6. 2182 Khz by David Masiel. A confident and engaging debut, 2182 Khz concerns a man at the end of a line--his wife has left him and his world is literally crap frozen over. When he hears a distress call from a marooned scientist high up in the
Arctic Circle a fantastic journey ensues. Filled with rich characters, complex relationships and spine-tingling action that never becomes campy or overwrought, 2182 is a trip into the cold heart of darkness.

7. Milk Treading by Nick Smith. Already a sensation in
Scotland where it is also a stage play, Milk Treading is equal parts Watership Down, Animal Farm and The Big Sleep. A novel of class struggle, political intrigue and good old-fashioned murder and intrigue. And, oh yeah, all the characters are either cats or dogs. One of the most inventive novels to come out in years.

8. My Life in Heavy Metal: Stories by Steve Almond. Within his debut collection of stories, Almond spares no expense (or orifice) in detailing the sexual and emotional traumas of people facing the onset of self-realization--also known as the mid-30s--and does so with tremendous wit and surprising tenderness.

9. The Monk Downstairs by Tim Farrington. Farrington's modern-day love story is a soft and oddly touching novel about a former monk who finds love in the form of a 38-year-old single mother. Back in circulation after a 20-year relationship with God, Michael Christoper is a sweetly troubled character who only yearns to live a new life and Farrington gives him every chance. The Monk Downstairs is the kind of novel that Nick Hornby wishes he could write.

10. Fox Girl by Nora Okja Keller. "Only Americans believe in happy endings," Hyun Jin, the narrator of Fox Girl, says and by the conclusion of this harrowing tale of life after the Korean War, you will come to believe that this is true. A difficult and ultimately important book about lost children, sexual violence and the coming of age of both a country and a girl, Fox Girl melds fact and fiction into an uncomfortable and unforgettable pastiche.

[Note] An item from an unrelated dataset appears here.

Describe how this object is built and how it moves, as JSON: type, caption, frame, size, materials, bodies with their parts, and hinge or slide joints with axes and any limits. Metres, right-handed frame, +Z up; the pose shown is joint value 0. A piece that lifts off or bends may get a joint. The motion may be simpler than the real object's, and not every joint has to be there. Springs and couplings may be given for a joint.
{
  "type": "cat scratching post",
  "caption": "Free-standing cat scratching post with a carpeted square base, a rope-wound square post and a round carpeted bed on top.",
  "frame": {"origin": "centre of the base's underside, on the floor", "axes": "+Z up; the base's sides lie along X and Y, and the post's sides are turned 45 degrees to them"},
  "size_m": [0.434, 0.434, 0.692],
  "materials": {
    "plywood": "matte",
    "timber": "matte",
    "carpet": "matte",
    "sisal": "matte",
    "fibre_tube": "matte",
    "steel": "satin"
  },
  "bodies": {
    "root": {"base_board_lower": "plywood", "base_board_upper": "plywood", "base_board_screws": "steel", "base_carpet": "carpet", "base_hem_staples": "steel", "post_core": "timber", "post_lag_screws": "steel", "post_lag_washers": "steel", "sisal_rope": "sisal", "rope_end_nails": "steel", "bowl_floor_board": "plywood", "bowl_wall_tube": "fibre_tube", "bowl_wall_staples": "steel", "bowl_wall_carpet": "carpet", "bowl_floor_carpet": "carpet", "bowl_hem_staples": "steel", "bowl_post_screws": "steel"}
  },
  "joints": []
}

1. Peace Like a River by Leif Enger (Atlantic Monthly, 320 pages, $24). Finally, a much-ballyhooed debut that lives up to its hype. Heartbreaking, magical and oftentimes both tragic and life-affirming in the same sentence, Peace Like a River may center on a violent act (a murder of two bandits harassing a family) but at its core it is a story that celebrates existence. A career-maker if there ever was one.

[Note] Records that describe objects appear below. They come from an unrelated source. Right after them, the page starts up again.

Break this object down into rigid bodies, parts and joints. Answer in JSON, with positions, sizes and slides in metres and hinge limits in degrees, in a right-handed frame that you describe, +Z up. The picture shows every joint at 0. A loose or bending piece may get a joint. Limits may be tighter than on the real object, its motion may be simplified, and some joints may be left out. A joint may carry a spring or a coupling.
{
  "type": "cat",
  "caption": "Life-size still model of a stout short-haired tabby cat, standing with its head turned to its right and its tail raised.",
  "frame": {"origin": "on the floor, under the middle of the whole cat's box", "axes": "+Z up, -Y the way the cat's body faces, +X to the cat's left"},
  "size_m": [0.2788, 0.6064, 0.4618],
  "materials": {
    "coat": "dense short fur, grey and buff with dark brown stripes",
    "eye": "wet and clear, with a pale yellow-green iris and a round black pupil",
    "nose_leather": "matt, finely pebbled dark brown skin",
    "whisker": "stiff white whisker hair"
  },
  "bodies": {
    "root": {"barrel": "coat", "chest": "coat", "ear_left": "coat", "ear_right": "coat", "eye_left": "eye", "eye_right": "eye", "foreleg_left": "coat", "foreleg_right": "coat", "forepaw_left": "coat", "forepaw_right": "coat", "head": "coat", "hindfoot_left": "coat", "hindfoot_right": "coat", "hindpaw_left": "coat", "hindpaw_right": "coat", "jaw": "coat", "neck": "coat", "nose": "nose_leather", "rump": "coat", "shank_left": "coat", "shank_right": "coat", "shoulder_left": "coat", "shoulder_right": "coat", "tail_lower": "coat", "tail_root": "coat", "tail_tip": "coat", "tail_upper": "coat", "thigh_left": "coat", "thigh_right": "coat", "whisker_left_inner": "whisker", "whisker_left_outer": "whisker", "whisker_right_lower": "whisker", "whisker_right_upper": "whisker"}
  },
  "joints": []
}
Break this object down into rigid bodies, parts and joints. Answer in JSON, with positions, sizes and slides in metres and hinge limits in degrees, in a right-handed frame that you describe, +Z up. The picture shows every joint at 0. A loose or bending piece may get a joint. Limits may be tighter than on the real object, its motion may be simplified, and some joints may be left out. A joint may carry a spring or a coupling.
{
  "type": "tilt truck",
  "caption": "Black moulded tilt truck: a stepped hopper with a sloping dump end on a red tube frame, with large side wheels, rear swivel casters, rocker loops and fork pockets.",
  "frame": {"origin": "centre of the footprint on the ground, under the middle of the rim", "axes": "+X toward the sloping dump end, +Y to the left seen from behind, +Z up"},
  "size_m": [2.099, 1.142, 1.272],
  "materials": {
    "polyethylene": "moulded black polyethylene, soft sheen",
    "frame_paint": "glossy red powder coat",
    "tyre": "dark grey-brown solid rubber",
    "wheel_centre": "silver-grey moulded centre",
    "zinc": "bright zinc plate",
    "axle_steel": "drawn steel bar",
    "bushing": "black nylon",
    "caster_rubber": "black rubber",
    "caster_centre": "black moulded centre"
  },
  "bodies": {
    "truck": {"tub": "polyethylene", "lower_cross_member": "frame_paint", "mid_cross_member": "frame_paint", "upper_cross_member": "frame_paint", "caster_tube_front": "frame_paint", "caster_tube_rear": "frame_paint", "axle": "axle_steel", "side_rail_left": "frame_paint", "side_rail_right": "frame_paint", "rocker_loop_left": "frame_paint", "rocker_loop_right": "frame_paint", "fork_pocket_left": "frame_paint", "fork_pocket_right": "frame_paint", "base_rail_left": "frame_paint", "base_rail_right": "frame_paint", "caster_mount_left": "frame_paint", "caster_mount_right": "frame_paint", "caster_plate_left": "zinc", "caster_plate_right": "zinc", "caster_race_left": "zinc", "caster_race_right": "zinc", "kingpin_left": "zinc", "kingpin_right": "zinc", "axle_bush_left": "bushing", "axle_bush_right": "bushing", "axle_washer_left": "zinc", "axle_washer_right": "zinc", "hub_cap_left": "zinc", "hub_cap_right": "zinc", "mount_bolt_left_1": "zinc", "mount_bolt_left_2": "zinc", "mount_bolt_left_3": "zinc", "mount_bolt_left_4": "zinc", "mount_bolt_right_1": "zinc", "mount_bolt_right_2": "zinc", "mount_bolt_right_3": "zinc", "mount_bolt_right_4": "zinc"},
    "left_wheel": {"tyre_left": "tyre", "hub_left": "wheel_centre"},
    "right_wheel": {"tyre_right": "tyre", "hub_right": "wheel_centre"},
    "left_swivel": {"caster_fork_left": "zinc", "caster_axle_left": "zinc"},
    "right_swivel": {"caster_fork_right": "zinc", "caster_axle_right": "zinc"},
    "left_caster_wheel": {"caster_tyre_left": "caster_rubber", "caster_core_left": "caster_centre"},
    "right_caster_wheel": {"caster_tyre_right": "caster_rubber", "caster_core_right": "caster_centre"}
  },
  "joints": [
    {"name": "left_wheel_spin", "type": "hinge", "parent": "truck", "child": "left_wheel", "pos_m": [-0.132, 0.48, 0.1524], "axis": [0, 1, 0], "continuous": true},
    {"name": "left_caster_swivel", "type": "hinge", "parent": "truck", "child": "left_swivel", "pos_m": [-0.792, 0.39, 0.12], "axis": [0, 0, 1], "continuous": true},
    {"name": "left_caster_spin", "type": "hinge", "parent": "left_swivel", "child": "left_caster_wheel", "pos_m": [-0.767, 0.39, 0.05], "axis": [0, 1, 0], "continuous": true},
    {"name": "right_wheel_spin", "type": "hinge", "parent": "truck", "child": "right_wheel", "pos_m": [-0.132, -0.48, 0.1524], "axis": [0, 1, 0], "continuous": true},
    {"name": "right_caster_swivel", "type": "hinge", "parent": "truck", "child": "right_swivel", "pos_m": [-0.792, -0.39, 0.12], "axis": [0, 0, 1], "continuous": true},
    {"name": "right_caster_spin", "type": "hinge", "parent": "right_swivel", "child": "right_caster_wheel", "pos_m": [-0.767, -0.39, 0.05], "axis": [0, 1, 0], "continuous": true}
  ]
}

2. Death of Sweet Mister by Daniel Woodrell (Putnam, 196 pages, $23.95). Daniel Woodrell's seventh novel and third to take place in the Ozarks centers on young Sweet Mister, an overweight boy named Shug stuck in the worst kind of nightmare. His mother tends to sleep with criminals who tend not to care much for Shug. Woodrell is a lyrical writer who handles this tale of extreme violence and a dimming line of sexual provocation between mother and son with genius. The end is shocking, awful and compassionate.

3. Somehow Form a Family by Tony Earley (Algonquin, 192 pages, $22.95). One of the finest writers working today, Earley's memoir of life in small-town North Carolina is mixed with visions as disparate as his sister dying to his love of all things Brady. A compelling and open look at what it means to go home again--even when home doesn't seem to be where the heart is.

4. The 25th Hour by David Benioff (Carrol & Graf, 182 pages, $24). A dark and funny tale of a man who's screwed his charmed life up to the point that he's only got 24 hours to go before he's incarcerated for seven years. Time enough for one last good time with his friends and a doozy of a twist at the end.

5. Pushcart Prize XXVI: Best of the Small Presses edited by Bill Henderson (Pushcart Press, 619 pages, $30). This yearly anthology of short stories, essays and poems culled from the thousands of literary journals published in the U.S. and Canada represents the very best in contemporary literature (i.e., stuff you don't normally read). The highlights this year include Dan Chaon's remarkable "Seven Types of Ambiguity" and Wole Soyinka's "The Children of This Land."

6. Highwire Moon by Susan Straight (Houghton Mifflin, 320 pages, $24). A novel of separation and endurance, Highwire Moon was a finalist for the National Book Award ultimately won by The Corrections. What works here is Straight's ability to conjure hope out of the most desolate landscape: the fictional town of Rio Seco, deep in the heart of Southern California's Inland Empire and deeper still into the heart of the migrant farm workers who people the area. A considerate and often tearful read, Highwire Moon marks Susan Straight's finest hour.

7. Carter Beats the Devil by Glen David Gold (Hyperion, 483 pages, $24.95). Another sparkling debut in a year filled with them, Carter Beats the Devil may be the most engaging and sweeping historical novel since Robertson Davies' Fifth Business. This fictional retelling of master magician Charles Carter's life is so filled with twists and turns and sleights of hand that you may find yourself reading it over and over again.

8. Senseless by Stona Fitch (Soho Press, 160 pages, $22). It took nearly 10 years for Stona Fitch to produce a follow-up to his boffo post-Yuppie angst novel Strategies for Success and it was worth the wait. When American trade representative Eliot Gast is abducted by terrorists in Brussels and subsequently deprived of his senses in torturous ways, the world is allowed to view the violence via the Internet. If enough ransom money is raised via online donations, Gast goes free. Dense and timely, this is a novel that captures both the age of the Internet and our new culture of fear.

9. Escape from Houdini Mountain by Pleasant Gehman (Manic D Press, 141 pages, $13.95). From the Queen of Hollywood and former Ringling Sister comes this wild collection of stories that is both a loving paean to '80s underground L.A. and a primer on how to search for love in all the wrong places. A must-have for those, like me, who miss their beer-drenched youth.

10. The Heart Is Deceitful Above All Things by J.T. Leroy (Bloomsbury, 224 pages, $23.95). Twenty-year-old Leroy's disturbing volume of autobiographical short stories is beautifully written, plainly told and often difficult to read, until you remember that the author is still alive. Stark, honest and, frankly, amazing.